Au Niger, 90 personnes ont été arrêtées dimanche après un week-end marqué par les violences. De très nombreuses églises ont été incendiées. Les autorités confirment cinq décès parmi les chrétiens et plus d’une centaine de blessés.
Samedi, des manifestants descendus dans la rue pour condamner la caricature du prophète Mahomet, publiée la semaine dernière par l'hebdomadaire français Charlie Hebdo, avaient brûlé un drapeau français et mis le feu à la plus grande bibliothèque de la ville, celle du Centre culturel franco-nigérien. La dizaine d’églises que compte Zinder avaient été brûlées ou saccagées. Dimanche, ces violences ont touché la capitale Niamey. Les manifestations ont dégénéré en émeutes. 12 églises ont été incendiées. Seule la cathédrale a été préservée.
Mgr Michel Cartatéguy, archevêque de Niamey, dit toute son incompréhension et son inquiétude. « Nous sommes encore sous le choc » déclare-t-il. « 12 églises sur 14 ont été complétement pillées, saccagées, profanées. Tout est brulé (…) il ne reste plus rien, tout est ruines et poussières ». « Seule la cathédrale est encore debout, mais pour combien de temps ? » s’interroge Mgr Cartatéguy. L’archevêque de Niamey dit avoir réuni ce lundi matin les prêtres et responsables des communautés « pour prier en silence et méditer sur l’amour des ennemis ». « Nous sommes peut-être, souligne-t-il, en train de vivre l’agonie de Jésus dans nos propres corps ».
Heureusement, « nous avons des témoignages forts de solidarité de la communauté musulmane ». Mgr Cartatéguy indique que « plusieurs religieuses ayant tout perdu ont été protégées et sont encore dans des familles musulmanes ». A Zinder, deuxième ville du pays, plus de 300 chrétiens se trouvaient toujours dimanche soir sous protection militaire.

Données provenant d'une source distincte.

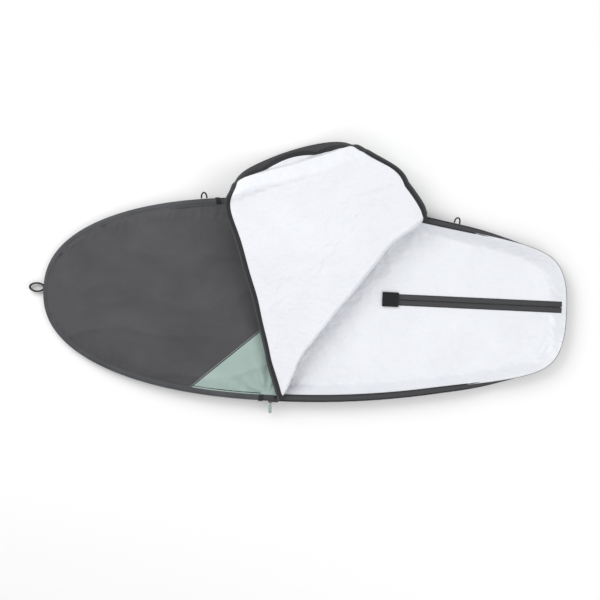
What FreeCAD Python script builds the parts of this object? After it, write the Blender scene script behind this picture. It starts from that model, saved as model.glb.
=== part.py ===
import FreeCAD, Part
import math
import os

V = FreeCAD.Vector

# A padded board bag lying open on the floor, in mm.
# +X runs to the tail, +Y is the carrying side, +Z is up, the floor is z = 0.
# The tray (base and slanted side wall) lies flat. The lid is sewn to the nose half of the rim.
# Its tail half is a flap that is folded back over the nose panel about a diagonal line.
# The flap is modelled closed and flat, cut into strips, and each strip is then turned to its
# open position about the fold lines between the strips.

# ---- plan shape of the rim
LENGTH = 1894.0            # nose to tail
WIDTH = 730.0              # across the widest place
WIDEST_X = -76.0           # where the widest place is
NOSE_POWER = 2.3           # roundness of the nose
TAIL_TAPER = 0.477         # share of the half width lost towards the tail
TAIL_POWER = 30.0          # squareness of the tail corners
TAIL_ROUND = 0.4           # roundness of the tail corners
END_SHARE = 0.77           # insets at the nose and tail, as a share of those at the sides

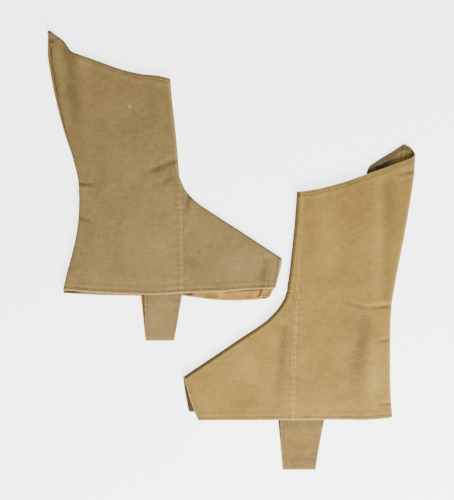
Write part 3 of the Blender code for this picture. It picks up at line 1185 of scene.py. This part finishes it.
    def seam_relief(self, x: np.ndarray, y: np.ndarray, layer: Layer) -> np.ndarray:
        """The felled seam's own thickness, with its stitch grooves and puckers.

        Args:
            x: across.
            y: up the leg.
            layer: the side of the tube.

        Returns:
            Heights above the cloth round it.
        """
        gap = path_distance(self.seam_path(layer), x, y)
        rise = SEAM_RISE * step_down(gap, SEAM_HALF_WIDTH, 0.35)
        groove = -0.13 * hump(gap - STITCH_OFFSET, 0.7)
        roping = 0.14 * np.sin(y * ROPING_WAVE + 1.3 * np.sin(y * 0.19)) * hump(gap, 6.5)
        return rise + groove + roping

    def hem_relief(self, gap: np.ndarray, along: np.ndarray) -> np.ndarray:
        """The doubled cloth at a turned edge, with its stitch groove and small puckers.

        Args:
            gap: distance in from the edge.
            along: distance along the edge.

        Returns:
            Heights above the cloth further in.
        """
        doubled = 0.22 * step_down(gap, TURNING, 0.8)
        groove = -0.22 * hump(gap - HEM_STITCH_INSET, 0.8)
        puckers = 0.07 * np.sin(along * 0.74 + 1.6 * np.sin(along * 0.13)) * hump(gap, 7)
        return doubled + groove + puckers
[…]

Le mouvement pourrait encore s’amplifier
« Nous n’avons rien contre la communauté musulmane et sur place nous n’avons aucun problème avec elle », insiste-t-il, soulignant que les responsables de ces actes « sont des gens qui sont manipulés ». Face à cet embrasement, l’archevêque de Niamey demande « une protection à outrance de la part des autorités » et exprime son inquiétude : « cela pourrait continuer (…) on est en train de repérer les chrétiens qui sont dans la ville ».

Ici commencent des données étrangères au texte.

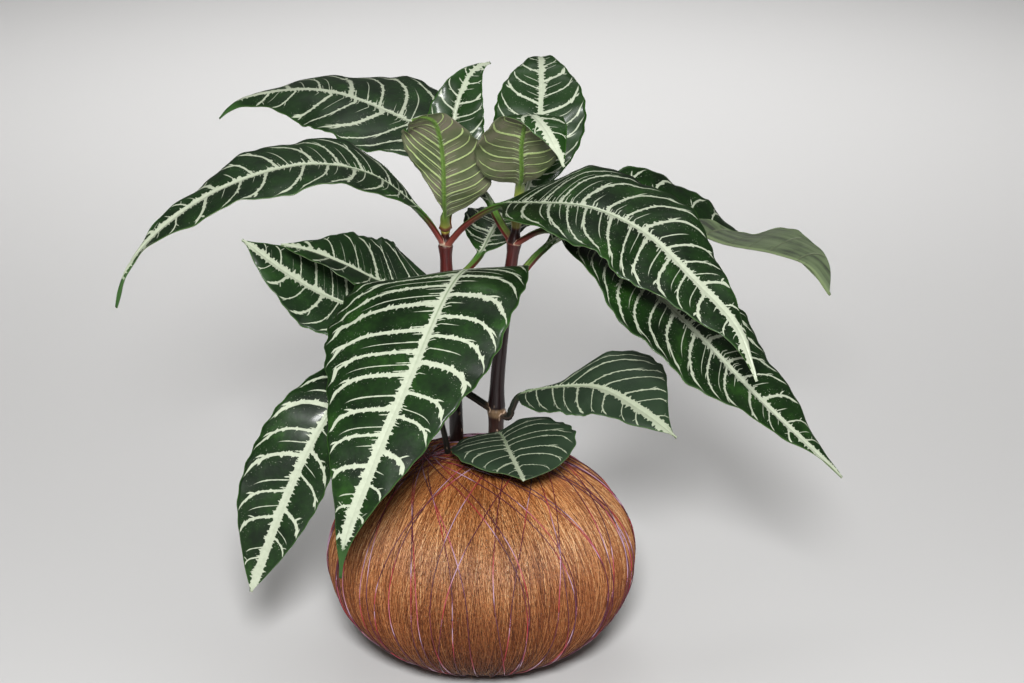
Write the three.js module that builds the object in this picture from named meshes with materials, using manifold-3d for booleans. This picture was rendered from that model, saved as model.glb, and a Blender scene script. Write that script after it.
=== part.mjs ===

Comment expliquer ce déchaìnement visant la France et les chrétiens ?
Selon André Bourgeot, anthropologue spécialiste du Sahel et directeur de recherche émérite au CNRS, le mouvement de Boko Haram s’inscrit dans la même démarche que l’Etat islamique : celle qui consiste à atteindre non seulement le moral des Etats qui se mobilisent contre leurs actions, mais aussi de l’opinion.
Samedi soir, une vingtaine d'oulémas, des théologiens musulmans, ont appelé au calme les centaines de manifestants. « N'oubliez pas que l'islam est contre la violence. J'appelle hommes et femmes, garçons et filles à se calmer. Les actions de destruction ne sont pas cautionnées en islam », a exhorté le prédicateur Yaou Sonna, qui comme les autres dignitaires musulmans s'exprimait devant les caméras de la télévision publique.
Un bilan très lourd
"Des dégâts importants ont été enregistrés: 45 églises, cinq hôtels, 36 débits de boissons, un orphelinat et une école chrétienne ont été pillés avant d'être incendiés", a énuméré le porte-parole de police nigérienne, Adily Toro, lors d'une conférence de presse. Les protestations, en plus des cinq morts annoncés samedi, ont par ailleurs fait 128 blessés, tandis que 189 personnes ont été interpellées, a-t-il ajouté (source : La Libre).